Begin Material provided

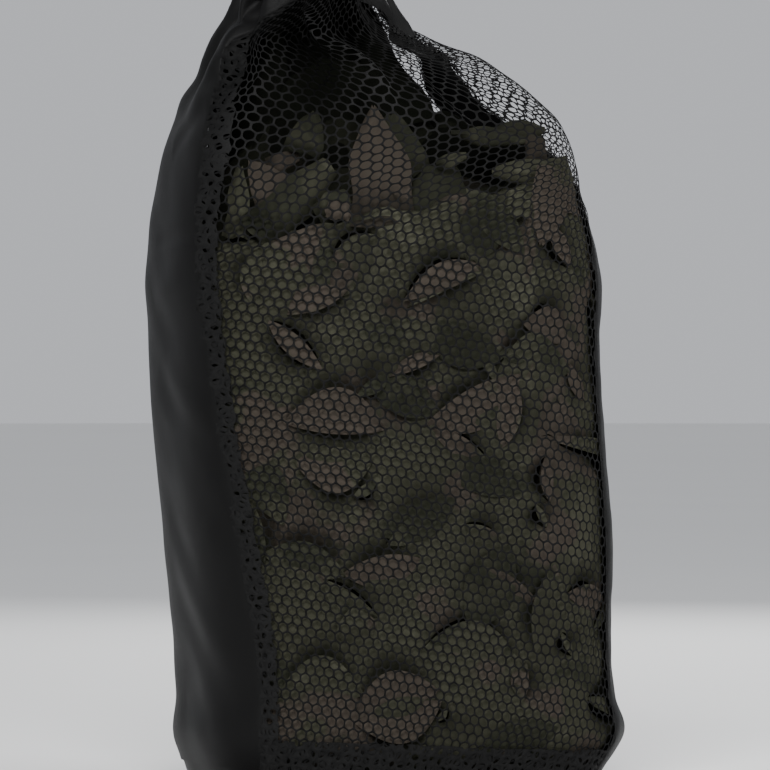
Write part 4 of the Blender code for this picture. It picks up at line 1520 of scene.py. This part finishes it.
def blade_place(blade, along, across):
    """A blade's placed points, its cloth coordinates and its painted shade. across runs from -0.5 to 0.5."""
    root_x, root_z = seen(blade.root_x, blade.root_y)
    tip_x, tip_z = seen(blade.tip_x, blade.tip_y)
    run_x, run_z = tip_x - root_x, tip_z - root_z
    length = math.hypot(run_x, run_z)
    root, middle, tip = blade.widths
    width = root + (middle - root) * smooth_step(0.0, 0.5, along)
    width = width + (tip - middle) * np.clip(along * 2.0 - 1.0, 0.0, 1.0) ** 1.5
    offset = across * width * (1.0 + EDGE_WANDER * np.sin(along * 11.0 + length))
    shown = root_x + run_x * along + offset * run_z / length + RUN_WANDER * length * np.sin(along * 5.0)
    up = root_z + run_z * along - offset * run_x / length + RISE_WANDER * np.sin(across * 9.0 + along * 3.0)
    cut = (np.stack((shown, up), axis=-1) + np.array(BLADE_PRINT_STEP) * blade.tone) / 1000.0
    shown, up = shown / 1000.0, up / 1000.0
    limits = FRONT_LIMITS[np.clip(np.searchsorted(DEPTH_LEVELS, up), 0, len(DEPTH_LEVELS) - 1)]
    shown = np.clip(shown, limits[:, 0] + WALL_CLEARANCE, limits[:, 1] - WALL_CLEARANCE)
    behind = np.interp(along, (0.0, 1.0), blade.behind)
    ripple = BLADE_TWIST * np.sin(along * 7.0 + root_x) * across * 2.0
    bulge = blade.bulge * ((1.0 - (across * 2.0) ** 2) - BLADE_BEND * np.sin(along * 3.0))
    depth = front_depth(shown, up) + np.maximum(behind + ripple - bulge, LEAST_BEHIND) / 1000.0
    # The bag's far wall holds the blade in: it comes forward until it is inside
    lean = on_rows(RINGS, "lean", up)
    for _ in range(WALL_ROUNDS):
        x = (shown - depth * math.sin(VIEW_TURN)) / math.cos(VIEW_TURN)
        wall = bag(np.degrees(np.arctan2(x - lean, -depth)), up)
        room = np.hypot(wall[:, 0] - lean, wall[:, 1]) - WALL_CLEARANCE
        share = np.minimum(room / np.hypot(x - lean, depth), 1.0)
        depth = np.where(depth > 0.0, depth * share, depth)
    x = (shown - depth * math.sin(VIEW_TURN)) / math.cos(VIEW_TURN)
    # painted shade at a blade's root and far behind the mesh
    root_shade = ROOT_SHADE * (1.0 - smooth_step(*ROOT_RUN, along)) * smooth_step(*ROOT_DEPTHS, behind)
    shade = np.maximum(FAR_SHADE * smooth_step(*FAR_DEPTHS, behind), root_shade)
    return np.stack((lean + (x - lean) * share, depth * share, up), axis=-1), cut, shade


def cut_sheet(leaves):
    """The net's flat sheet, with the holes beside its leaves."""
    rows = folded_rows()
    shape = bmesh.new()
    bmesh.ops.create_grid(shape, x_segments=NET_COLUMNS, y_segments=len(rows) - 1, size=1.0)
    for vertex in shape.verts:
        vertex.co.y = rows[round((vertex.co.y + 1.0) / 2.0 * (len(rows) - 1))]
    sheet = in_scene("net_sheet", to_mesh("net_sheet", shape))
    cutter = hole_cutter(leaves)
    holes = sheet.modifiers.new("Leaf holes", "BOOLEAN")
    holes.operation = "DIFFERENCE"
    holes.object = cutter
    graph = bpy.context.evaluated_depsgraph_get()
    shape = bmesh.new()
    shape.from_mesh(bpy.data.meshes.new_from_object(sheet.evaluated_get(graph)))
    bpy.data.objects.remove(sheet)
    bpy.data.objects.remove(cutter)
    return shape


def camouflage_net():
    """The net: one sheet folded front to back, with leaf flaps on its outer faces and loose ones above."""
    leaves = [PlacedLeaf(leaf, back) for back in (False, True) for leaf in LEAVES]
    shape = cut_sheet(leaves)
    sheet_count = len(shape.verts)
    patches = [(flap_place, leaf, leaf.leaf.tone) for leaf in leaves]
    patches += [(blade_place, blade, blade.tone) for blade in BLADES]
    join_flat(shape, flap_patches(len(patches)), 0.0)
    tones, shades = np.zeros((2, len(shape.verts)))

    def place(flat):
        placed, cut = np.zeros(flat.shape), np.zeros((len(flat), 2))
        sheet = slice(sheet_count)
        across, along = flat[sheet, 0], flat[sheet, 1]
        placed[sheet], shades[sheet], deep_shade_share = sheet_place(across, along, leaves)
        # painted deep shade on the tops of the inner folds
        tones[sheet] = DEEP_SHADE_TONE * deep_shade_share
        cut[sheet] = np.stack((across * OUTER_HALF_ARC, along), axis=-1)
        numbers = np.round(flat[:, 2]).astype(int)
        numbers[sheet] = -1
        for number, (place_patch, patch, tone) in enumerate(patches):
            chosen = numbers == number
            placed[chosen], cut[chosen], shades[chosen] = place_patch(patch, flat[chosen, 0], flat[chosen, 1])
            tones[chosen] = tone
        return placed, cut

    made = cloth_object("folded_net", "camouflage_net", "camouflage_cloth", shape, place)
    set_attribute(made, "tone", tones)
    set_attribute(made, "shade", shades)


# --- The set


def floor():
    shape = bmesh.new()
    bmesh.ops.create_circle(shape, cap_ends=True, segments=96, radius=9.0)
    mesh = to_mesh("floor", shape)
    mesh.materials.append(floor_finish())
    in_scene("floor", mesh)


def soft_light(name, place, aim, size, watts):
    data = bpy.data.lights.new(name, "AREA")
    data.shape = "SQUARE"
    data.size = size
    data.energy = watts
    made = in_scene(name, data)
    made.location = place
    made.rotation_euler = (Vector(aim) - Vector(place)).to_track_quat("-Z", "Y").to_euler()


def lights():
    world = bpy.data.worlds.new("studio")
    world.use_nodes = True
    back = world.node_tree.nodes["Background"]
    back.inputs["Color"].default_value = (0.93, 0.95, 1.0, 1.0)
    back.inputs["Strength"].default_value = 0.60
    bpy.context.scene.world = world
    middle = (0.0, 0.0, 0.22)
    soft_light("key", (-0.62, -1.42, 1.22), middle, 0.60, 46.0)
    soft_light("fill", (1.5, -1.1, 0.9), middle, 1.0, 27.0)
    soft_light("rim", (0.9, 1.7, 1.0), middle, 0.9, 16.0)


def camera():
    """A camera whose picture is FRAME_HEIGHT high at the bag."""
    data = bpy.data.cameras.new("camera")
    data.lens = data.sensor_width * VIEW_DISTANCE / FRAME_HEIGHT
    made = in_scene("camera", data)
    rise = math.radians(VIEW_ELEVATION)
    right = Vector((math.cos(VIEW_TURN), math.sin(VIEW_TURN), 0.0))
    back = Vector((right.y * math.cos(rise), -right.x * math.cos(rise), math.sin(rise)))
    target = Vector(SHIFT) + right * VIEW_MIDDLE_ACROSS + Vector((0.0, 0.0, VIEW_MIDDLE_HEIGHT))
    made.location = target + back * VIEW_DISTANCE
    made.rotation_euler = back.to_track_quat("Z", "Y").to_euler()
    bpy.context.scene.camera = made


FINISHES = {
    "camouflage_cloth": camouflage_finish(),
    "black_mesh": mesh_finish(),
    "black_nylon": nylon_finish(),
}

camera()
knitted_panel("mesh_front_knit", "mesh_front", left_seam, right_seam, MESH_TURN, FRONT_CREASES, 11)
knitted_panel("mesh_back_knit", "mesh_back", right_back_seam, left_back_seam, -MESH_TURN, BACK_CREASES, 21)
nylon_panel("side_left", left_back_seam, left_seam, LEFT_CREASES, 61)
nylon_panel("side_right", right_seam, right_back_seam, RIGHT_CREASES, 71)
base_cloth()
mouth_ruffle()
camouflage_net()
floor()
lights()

End Material provided
Begin Material provided

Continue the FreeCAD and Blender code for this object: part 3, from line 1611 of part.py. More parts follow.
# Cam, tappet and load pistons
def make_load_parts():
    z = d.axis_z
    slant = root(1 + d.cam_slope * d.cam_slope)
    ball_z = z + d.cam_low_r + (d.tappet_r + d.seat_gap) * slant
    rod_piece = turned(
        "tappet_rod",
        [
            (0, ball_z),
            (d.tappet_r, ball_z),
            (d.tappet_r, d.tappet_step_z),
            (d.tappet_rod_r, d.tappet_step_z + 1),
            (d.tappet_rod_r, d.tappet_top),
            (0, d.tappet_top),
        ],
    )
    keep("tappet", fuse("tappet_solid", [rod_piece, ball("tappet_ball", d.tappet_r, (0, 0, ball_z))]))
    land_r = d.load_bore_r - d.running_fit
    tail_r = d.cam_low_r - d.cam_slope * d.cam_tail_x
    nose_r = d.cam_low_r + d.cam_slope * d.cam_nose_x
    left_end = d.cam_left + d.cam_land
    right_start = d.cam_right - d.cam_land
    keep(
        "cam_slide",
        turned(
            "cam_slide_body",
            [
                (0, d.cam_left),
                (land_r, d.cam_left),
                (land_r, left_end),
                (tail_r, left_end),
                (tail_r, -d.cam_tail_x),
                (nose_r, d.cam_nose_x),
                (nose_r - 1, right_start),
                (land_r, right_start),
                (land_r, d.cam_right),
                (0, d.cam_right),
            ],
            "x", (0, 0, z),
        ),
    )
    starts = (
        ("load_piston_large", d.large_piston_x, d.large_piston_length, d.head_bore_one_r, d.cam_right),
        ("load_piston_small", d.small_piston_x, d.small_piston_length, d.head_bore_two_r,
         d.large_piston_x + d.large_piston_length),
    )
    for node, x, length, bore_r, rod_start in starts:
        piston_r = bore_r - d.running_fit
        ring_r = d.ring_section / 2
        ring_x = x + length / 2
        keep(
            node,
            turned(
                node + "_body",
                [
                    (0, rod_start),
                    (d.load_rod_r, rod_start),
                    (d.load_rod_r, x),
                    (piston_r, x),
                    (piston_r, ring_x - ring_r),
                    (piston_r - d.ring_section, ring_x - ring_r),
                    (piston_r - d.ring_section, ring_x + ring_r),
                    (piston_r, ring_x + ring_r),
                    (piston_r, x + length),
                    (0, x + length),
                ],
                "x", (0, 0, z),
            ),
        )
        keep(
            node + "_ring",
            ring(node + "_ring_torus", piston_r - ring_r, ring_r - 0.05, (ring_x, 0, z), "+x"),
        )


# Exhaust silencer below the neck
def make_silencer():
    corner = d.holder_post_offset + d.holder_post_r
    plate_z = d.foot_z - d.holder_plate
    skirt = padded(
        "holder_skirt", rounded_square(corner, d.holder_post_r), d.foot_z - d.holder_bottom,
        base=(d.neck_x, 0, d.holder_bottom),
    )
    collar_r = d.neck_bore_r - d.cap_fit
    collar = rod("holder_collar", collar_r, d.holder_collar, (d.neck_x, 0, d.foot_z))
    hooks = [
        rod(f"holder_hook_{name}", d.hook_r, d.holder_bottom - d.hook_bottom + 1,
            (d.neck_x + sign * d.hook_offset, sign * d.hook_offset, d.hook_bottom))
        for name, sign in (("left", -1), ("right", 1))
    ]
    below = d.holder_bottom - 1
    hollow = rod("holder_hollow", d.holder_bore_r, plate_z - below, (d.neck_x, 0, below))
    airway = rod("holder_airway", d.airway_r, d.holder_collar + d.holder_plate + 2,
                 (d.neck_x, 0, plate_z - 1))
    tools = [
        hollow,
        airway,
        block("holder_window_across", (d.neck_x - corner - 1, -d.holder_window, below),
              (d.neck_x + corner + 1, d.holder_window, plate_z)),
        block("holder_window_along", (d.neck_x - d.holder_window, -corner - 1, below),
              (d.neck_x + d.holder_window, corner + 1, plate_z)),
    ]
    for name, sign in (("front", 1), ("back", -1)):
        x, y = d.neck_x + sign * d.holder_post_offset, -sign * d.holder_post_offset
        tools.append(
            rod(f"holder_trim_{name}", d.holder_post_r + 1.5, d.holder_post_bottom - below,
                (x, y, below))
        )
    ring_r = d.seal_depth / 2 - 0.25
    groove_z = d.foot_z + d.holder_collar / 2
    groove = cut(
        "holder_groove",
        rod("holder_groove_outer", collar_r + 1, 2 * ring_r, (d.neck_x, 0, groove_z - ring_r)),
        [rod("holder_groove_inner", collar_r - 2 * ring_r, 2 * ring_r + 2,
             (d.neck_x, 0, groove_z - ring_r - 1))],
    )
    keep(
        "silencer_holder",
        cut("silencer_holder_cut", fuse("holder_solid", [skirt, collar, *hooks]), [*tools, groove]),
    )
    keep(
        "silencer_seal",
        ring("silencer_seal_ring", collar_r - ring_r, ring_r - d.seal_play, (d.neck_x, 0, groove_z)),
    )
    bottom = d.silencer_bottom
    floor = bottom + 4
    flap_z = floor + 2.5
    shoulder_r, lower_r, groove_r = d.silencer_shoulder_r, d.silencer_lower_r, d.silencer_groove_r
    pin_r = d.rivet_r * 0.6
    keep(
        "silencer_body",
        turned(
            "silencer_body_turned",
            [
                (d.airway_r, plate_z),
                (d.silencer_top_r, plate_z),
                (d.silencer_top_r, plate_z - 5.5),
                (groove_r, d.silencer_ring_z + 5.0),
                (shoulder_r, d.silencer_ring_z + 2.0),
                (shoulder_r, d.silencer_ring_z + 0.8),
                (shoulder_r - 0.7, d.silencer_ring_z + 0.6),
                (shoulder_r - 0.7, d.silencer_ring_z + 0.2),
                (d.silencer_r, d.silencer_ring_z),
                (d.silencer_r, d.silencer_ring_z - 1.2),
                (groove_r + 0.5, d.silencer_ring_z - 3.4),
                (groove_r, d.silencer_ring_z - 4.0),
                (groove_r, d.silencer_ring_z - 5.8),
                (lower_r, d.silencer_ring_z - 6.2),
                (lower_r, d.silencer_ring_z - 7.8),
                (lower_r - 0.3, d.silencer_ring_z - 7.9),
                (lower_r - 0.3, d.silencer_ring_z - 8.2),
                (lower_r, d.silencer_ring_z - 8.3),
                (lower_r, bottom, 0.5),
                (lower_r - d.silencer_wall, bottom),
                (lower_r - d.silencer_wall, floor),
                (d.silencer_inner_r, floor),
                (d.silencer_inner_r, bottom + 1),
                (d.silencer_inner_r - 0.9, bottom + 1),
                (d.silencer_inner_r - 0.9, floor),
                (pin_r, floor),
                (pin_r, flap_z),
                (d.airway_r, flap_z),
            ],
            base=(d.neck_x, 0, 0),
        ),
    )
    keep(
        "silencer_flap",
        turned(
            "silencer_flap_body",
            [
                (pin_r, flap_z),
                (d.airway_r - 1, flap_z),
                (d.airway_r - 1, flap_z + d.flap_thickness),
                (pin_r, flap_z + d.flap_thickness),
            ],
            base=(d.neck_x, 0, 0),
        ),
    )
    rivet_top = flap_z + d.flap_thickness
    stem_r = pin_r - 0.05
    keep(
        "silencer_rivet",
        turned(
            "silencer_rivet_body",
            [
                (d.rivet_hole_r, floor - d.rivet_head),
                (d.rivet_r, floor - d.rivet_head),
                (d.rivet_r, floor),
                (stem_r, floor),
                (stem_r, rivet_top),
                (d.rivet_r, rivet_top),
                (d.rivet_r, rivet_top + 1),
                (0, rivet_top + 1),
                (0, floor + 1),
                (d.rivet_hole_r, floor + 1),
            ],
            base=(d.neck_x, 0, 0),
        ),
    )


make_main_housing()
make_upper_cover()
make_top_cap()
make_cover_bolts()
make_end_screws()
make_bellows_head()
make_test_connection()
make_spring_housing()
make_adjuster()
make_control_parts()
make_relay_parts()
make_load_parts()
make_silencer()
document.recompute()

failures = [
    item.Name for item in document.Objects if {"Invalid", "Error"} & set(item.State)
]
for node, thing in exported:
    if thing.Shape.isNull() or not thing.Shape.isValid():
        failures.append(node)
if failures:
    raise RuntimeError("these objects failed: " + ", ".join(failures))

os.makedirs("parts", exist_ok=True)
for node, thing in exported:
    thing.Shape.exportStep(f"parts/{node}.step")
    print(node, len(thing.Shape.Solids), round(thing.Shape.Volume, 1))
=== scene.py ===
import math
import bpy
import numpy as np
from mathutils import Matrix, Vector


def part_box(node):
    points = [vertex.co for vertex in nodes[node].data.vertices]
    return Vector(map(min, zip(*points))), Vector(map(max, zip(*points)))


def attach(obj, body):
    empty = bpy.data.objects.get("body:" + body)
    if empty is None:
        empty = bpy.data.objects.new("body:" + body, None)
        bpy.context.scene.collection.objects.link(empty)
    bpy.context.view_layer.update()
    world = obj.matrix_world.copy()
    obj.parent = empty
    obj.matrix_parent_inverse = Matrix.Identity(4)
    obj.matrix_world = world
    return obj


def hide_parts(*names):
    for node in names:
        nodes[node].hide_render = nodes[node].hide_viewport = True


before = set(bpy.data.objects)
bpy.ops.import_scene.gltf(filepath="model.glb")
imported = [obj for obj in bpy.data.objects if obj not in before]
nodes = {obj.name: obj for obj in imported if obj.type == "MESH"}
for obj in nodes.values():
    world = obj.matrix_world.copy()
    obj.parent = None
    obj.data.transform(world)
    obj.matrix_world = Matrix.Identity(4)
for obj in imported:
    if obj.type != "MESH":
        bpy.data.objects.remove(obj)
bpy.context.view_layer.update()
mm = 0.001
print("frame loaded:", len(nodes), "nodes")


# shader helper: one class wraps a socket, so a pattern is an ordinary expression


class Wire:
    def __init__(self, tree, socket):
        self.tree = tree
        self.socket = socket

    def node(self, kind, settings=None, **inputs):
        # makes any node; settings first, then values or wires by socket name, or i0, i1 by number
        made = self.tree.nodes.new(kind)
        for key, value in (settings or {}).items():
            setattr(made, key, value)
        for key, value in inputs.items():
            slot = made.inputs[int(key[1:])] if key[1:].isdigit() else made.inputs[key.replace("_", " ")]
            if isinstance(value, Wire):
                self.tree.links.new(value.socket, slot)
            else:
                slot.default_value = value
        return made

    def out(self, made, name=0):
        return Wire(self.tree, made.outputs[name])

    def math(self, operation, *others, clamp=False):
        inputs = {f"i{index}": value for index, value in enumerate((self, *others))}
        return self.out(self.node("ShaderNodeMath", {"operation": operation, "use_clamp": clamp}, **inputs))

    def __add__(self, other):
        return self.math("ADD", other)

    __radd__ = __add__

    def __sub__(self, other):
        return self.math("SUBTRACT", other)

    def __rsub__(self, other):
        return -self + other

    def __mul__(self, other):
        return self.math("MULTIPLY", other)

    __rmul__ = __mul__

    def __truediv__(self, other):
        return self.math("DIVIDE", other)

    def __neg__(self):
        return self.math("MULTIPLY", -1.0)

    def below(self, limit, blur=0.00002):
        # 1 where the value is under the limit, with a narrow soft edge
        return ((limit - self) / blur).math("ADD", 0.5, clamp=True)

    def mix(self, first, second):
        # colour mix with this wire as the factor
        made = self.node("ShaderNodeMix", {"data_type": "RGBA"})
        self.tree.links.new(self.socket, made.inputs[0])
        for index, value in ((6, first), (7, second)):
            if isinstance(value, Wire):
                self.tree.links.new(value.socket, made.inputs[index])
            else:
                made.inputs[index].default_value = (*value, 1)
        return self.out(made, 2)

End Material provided

What you will do: Exactly the lines from the line containing "make_test_connection()" to the line containing "for node in", both included, are to be set down; no other line belongs in the answer.

Written answer:
make_test_connection()
make_spring_housing()
make_adjuster()
make_control_parts()
make_relay_parts()
make_load_parts()
make_silencer()
document.recompute()

failures = [
    item.Name for item in document.Objects if {"Invalid", "Error"} & set(item.State)
]
for node, thing in exported:
    if thing.Shape.isNull() or not thing.Shape.isValid():
        failures.append(node)
if failures:
    raise RuntimeError("these objects failed: " + ", ".join(failures))

os.makedirs("parts", exist_ok=True)
for node, thing in exported:
    thing.Shape.exportStep(f"parts/{node}.step")
    print(node, len(thing.Shape.Solids), round(thing.Shape.Volume, 1))
=== scene.py ===
import math
import bpy
import numpy as np
from mathutils import Matrix, Vector


def part_box(node):
    points = [vertex.co for vertex in nodes[node].data.vertices]
    return Vector(map(min, zip(*points))), Vector(map(max, zip(*points)))


def attach(obj, body):
    empty = bpy.data.objects.get("body:" + body)
    if empty is None:
        empty = bpy.data.objects.new("body:" + body, None)
        bpy.context.scene.collection.objects.link(empty)
    bpy.context.view_layer.update()
    world = obj.matrix_world.copy()
    obj.parent = empty
    obj.matrix_parent_inverse = Matrix.Identity(4)
    obj.matrix_world = world
    return obj


def hide_parts(*names):
    for node in names:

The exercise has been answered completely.